*Written instruction:* From the data that follows, print exactly the lines starting at the one containing "make_stone()" and ending at the one containing "bpy.data.objects.remove(obj)"; include both of them and nothing more.

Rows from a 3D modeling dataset
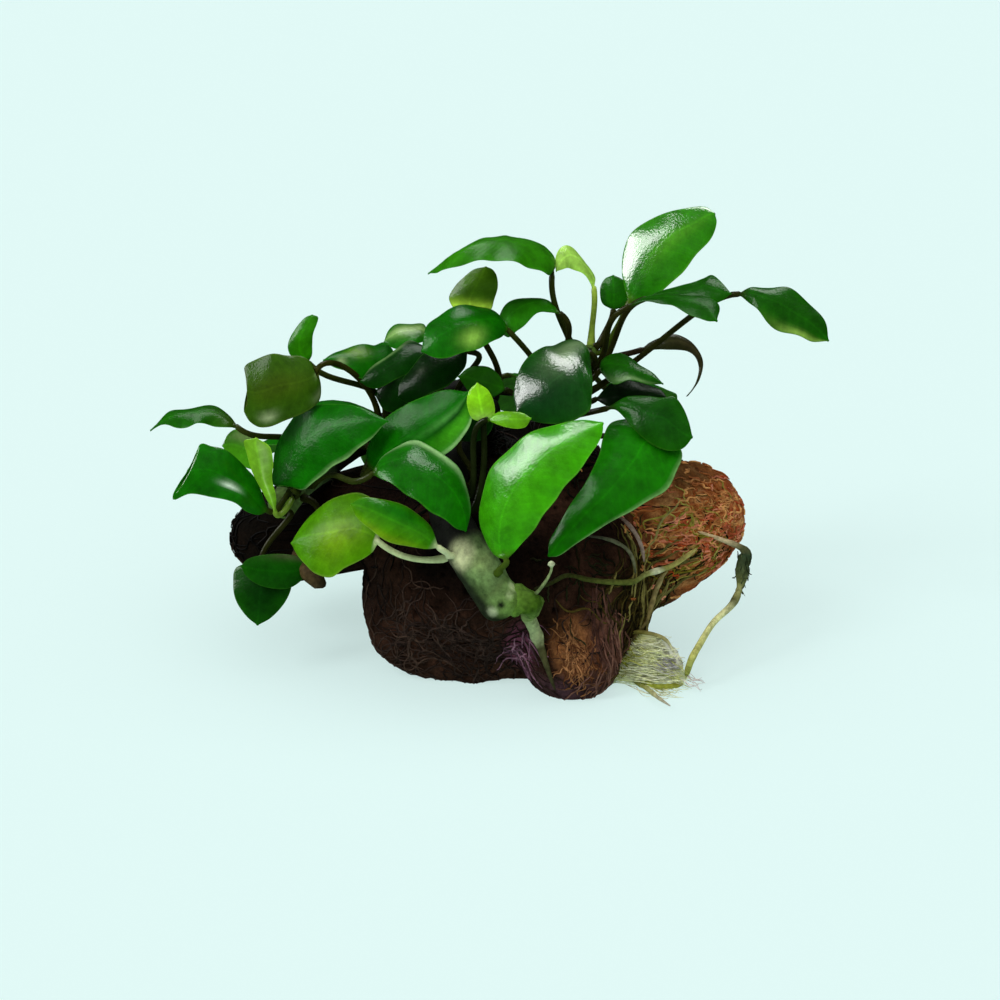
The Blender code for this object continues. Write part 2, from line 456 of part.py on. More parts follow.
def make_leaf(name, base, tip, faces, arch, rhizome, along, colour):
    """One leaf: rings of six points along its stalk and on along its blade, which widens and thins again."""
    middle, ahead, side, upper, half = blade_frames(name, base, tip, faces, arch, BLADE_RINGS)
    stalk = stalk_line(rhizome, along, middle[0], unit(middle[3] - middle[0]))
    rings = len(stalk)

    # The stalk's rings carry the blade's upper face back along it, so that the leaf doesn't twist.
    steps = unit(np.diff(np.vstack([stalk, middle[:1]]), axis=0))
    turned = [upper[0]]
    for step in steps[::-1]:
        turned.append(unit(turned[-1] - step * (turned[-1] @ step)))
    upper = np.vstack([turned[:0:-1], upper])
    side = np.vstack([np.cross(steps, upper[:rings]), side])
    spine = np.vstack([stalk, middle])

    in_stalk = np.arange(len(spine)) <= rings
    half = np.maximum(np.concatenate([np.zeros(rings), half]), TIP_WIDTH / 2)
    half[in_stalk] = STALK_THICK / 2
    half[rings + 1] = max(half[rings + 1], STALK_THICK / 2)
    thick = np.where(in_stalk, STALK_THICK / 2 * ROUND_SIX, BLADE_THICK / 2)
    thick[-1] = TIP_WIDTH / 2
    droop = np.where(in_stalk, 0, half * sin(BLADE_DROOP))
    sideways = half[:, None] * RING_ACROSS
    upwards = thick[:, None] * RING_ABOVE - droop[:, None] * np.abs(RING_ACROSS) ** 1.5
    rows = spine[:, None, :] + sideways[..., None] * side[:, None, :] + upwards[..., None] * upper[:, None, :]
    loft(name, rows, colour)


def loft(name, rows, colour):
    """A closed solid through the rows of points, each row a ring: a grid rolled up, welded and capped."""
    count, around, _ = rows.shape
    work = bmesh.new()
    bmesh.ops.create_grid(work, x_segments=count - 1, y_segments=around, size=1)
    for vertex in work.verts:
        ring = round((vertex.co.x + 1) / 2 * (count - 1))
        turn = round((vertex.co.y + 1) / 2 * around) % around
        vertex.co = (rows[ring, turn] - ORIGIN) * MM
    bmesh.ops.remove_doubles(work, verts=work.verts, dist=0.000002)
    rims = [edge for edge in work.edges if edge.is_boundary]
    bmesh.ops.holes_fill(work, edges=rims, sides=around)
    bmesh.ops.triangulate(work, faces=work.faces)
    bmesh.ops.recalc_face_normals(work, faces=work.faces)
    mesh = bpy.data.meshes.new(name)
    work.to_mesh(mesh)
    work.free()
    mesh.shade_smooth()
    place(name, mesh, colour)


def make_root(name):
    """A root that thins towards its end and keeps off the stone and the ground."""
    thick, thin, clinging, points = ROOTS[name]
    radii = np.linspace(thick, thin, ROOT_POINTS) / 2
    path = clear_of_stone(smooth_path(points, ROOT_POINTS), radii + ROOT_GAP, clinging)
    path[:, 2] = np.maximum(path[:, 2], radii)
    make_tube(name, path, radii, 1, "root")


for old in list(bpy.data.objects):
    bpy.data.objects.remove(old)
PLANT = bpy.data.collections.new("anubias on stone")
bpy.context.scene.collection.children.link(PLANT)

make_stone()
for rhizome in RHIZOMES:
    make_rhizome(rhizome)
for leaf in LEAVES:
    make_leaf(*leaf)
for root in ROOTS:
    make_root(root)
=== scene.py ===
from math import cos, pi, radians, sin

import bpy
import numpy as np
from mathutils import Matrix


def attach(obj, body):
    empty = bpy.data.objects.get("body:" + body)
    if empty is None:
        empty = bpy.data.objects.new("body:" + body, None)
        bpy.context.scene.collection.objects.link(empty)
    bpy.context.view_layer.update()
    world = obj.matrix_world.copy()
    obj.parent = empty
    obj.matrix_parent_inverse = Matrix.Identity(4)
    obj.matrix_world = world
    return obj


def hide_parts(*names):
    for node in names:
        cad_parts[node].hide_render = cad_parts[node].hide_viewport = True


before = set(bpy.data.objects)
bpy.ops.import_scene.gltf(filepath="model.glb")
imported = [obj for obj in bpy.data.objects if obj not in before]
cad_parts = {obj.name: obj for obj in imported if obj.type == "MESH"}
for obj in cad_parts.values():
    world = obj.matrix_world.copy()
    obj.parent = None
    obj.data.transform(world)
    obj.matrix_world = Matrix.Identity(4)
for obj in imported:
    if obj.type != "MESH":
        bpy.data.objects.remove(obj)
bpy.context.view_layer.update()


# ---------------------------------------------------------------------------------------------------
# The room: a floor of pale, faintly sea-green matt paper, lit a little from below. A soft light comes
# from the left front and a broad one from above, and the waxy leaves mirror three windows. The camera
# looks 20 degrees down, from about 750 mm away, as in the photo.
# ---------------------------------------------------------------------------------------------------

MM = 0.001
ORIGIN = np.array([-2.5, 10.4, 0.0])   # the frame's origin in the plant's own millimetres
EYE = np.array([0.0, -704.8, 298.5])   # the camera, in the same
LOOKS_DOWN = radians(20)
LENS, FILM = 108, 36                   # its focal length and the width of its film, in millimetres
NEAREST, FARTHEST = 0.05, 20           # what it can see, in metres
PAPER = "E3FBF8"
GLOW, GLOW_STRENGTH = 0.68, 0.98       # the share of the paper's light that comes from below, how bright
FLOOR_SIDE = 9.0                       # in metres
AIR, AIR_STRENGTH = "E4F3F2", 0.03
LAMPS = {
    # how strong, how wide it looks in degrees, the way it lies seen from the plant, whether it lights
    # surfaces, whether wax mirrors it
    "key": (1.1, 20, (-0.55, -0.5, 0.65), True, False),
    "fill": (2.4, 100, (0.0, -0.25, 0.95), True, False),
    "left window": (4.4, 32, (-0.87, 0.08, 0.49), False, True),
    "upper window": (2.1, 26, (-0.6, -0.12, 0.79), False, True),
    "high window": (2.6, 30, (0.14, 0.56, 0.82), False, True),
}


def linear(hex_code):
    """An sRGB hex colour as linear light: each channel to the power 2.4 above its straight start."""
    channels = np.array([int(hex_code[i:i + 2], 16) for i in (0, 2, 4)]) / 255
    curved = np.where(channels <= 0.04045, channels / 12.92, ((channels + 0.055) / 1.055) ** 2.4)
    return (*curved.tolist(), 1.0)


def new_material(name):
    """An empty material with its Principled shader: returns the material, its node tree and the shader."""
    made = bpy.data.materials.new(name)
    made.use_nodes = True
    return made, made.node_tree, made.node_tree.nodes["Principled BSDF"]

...

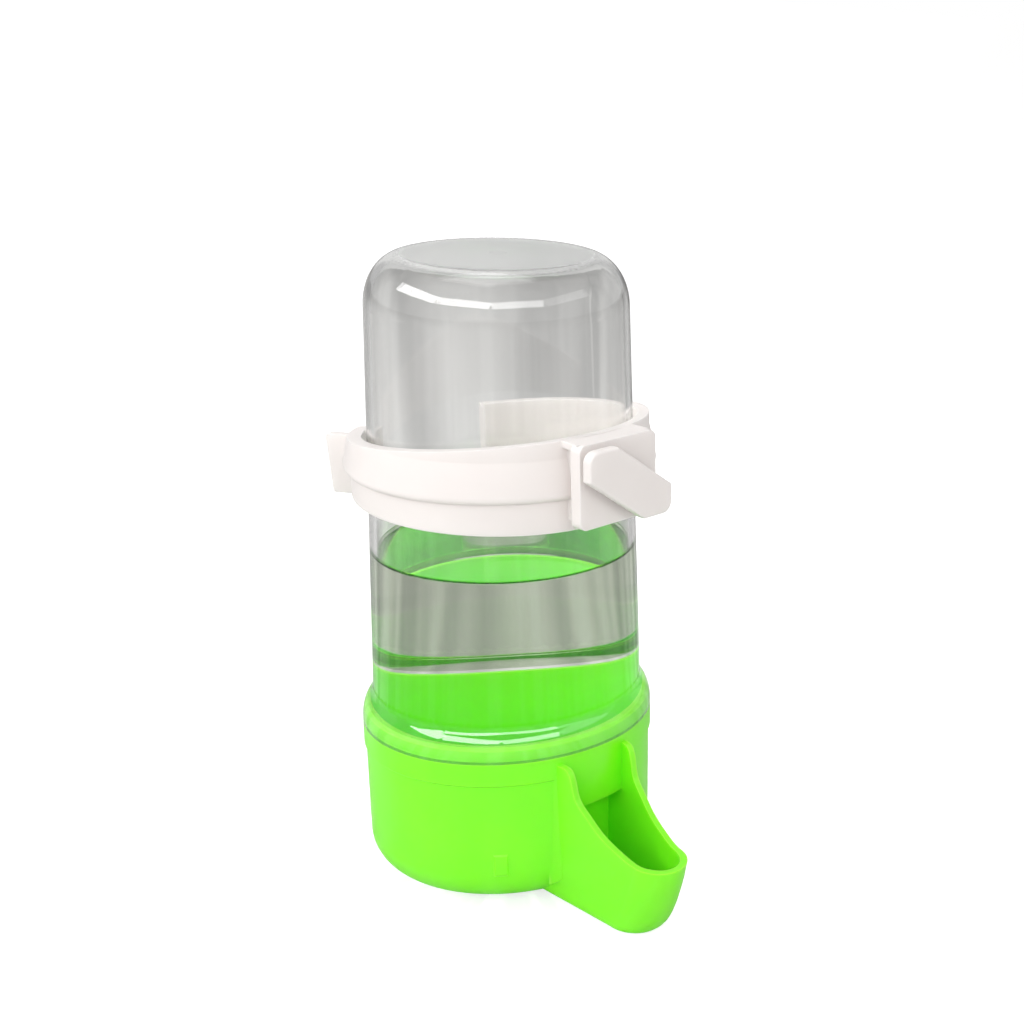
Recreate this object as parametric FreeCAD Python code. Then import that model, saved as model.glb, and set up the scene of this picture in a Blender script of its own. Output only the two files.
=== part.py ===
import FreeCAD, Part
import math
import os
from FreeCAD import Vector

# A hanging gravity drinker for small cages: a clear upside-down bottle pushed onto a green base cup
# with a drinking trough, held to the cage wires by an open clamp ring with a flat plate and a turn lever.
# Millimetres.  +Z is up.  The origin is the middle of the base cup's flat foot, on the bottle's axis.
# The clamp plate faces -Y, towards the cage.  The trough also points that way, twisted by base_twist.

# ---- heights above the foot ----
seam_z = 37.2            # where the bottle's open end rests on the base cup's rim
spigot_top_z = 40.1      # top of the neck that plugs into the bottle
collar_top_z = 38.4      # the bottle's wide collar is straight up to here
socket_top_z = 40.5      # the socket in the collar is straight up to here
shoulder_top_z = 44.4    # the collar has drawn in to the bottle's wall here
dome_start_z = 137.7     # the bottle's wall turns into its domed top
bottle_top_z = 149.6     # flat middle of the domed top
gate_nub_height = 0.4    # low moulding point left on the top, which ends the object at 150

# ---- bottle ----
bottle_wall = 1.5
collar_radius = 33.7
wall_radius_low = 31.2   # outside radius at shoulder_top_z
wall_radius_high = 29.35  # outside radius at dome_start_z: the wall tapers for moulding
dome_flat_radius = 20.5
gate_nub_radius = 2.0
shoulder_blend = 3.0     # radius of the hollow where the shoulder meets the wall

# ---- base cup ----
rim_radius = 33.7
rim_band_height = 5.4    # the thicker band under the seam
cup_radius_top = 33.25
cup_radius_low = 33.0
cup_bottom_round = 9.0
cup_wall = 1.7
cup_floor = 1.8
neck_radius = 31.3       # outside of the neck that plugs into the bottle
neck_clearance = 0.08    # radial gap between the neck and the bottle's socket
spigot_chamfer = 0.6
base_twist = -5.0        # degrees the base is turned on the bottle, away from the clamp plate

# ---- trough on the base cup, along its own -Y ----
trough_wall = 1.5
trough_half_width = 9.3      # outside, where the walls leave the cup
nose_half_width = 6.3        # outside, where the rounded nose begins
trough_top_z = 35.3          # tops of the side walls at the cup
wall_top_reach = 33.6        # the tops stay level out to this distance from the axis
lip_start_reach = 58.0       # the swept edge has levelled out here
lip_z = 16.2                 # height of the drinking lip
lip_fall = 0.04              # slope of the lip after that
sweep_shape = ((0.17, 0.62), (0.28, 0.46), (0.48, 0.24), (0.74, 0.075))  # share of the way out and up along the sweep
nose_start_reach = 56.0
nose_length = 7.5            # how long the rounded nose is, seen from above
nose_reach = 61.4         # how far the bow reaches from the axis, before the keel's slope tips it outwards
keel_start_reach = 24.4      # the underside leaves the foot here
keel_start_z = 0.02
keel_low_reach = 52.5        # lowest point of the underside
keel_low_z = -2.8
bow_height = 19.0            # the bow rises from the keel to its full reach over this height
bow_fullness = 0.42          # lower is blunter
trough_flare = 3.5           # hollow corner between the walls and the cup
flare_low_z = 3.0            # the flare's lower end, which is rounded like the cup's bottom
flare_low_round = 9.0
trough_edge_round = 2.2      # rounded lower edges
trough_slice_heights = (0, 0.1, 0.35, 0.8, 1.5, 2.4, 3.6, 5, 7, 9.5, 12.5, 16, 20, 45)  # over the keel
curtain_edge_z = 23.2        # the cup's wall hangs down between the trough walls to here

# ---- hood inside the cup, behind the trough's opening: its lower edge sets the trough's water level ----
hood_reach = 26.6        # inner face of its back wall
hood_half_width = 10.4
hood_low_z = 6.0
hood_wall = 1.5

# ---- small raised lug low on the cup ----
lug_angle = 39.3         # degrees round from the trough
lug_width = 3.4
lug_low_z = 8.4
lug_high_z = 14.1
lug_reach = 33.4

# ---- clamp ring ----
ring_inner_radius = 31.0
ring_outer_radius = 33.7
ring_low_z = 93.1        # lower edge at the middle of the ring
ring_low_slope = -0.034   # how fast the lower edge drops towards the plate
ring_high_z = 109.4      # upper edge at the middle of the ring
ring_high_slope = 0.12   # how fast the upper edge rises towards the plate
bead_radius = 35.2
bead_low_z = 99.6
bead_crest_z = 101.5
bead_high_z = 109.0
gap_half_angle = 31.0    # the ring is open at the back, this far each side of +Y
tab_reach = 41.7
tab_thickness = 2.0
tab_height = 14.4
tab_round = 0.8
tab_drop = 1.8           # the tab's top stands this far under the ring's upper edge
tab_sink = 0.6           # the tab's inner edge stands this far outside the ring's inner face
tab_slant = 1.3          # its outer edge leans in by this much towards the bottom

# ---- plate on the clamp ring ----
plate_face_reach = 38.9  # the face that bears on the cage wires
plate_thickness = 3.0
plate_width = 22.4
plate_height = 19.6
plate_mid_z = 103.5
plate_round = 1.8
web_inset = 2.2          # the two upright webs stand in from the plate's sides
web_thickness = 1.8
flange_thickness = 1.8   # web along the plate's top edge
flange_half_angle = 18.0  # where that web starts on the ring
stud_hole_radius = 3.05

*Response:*
make_stone()
for rhizome in RHIZOMES:
    make_rhizome(rhizome)
for leaf in LEAVES:
    make_leaf(*leaf)
for root in ROOTS:
    make_root(root)
=== scene.py ===
from math import cos, pi, radians, sin

import bpy
import numpy as np
from mathutils import Matrix


def attach(obj, body):
    empty = bpy.data.objects.get("body:" + body)
    if empty is None:
        empty = bpy.data.objects.new("body:" + body, None)
        bpy.context.scene.collection.objects.link(empty)
    bpy.context.view_layer.update()
    world = obj.matrix_world.copy()
    obj.parent = empty
    obj.matrix_parent_inverse = Matrix.Identity(4)
    obj.matrix_world = world
    return obj


def hide_parts(*names):
    for node in names:
        cad_parts[node].hide_render = cad_parts[node].hide_viewport = True


before = set(bpy.data.objects)
bpy.ops.import_scene.gltf(filepath="model.glb")
imported = [obj for obj in bpy.data.objects if obj not in before]
cad_parts = {obj.name: obj for obj in imported if obj.type == "MESH"}
for obj in cad_parts.values():
    world = obj.matrix_world.copy()
    obj.parent = None
    obj.data.transform(world)
    obj.matrix_world = Matrix.Identity(4)
for obj in imported:
    if obj.type != "MESH":
        bpy.data.objects.remove(obj)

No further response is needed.